MICHAEL BLOOMBERG (D), PRESIDENTIAL CANDIDATE: Well, we've created an organization every town for gun violence. It has 6 million members across the country.

(END VIDEO CLIP)

CAMEROTA: A totally different tact there. I mean, it's up to voters which one they want.

FRANK BRUNI, CNN CONTRIBUTOR: Well, Bloomberg is ever the technocrat. You could not find two different candidates with different emotional temperatures. But the thing is there's not a right or a wrong here. I mean, what you see in Joe Biden is just such evidence of humanity and that can be very important to persuasion. And I think Joe Biden has an effect on people because he brings his own heart, his life experience.

Bloomberg isn't saying, you know, I'm someone who's going to weep with you. He's saying I know how to do things. Here's what I've done. Let me show you the flowchart. Let me show you the record. And that's another way to come at these things. And we're going to find out in the coming week what voters right now at this moment in America, what they respond to more and what they want more.

BERMAN: Can you talk more about this? Because you wrote an interesting column that was about Bernie Sanders, yet another person we didn't talk about, basically making the point, and I don't want to put words in your mouth, and don't attack me, Frank wrote the column.

BRUNI: They attack me, yes.

BERMAN: People go after him. People don't like Bernie Sanders.

BRUNI: Right.

BERMAN: But the issue is does that matter?

BRUNI: Well, I think what we're finding out in American politics right now is it doesn't so much. So let's go back to 2016. People didn't really like Donald Trump. By people, we mean other Republicans in the case of Trump, other Democrats in the case of Bernie. We're talking about people who worked with him. Neither Donald Trump nor Bernie Sanders now would ever be considered someone who is brimming with charm and who have developed a reservoir of goodwill among the people around them.

But each of them was pitching an idea with selling a narrative about America and what had gone wrong and needs to be changed that voters responded to. And I think what we're learning in the success of the Bernie Sanders candidacy is that what you're telling people about their country, how you're describing it and whether it resonates with them matters a whole lot more than whether you seem like the person they want to have a beer with.

[07:25:09]

And I think we journalists need to re-examine the way we've covered so many campaigns. And we've always said, oh, which candidate do you want to have a beer with? I don't think that's what it'sabout in America right now.

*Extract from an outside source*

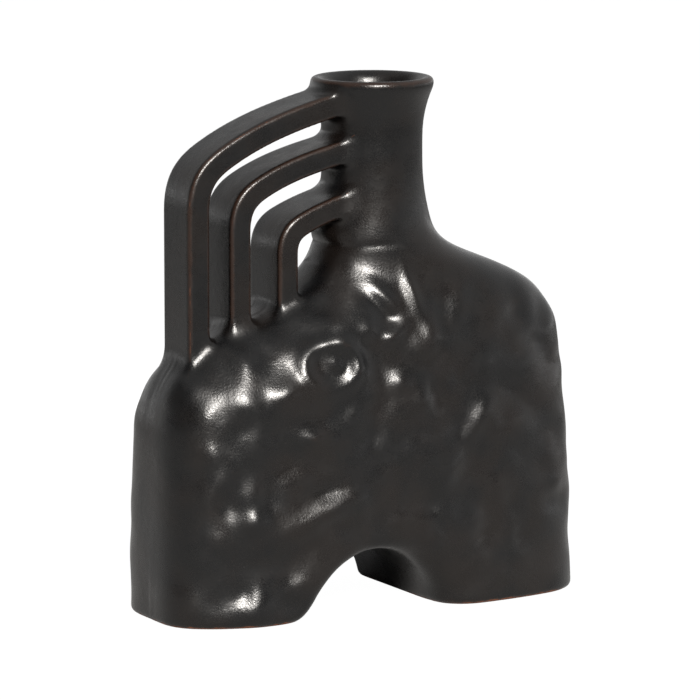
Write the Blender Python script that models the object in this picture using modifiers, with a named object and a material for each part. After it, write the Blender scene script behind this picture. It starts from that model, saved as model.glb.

CAMEROTA: Frank, Dana, thank you both very much.

All right, meanwhile, this story, President Trump urging calm as the coronavirus outbreak spreads around the world. What does this new case that we've learned about overnight in California, how does this impact what the government is going to do?

(COMMERCIAL BREAK) CAMEROTA: Breaking news. The CDC is investigating what could be the first case of what is being called community spread of coronavirus in the United States.

This involves a patient in Northern California who did not travel outside of the country and has not been in contact with someone who did as far as officials know. President Trump tried to down play the risk in a rare White House press conference last night.

Joining us now to talk about all of this is Republican Congressman Will Hurd.

[07:30:00]

He serves on the Homeland Security Committee, and he recently wrote an op-ed on China's response to the coronavirus crisis and how it spread confusion and risk.

Good morning, Congressman.

REP. WILL HURD (R-TX): Good morning.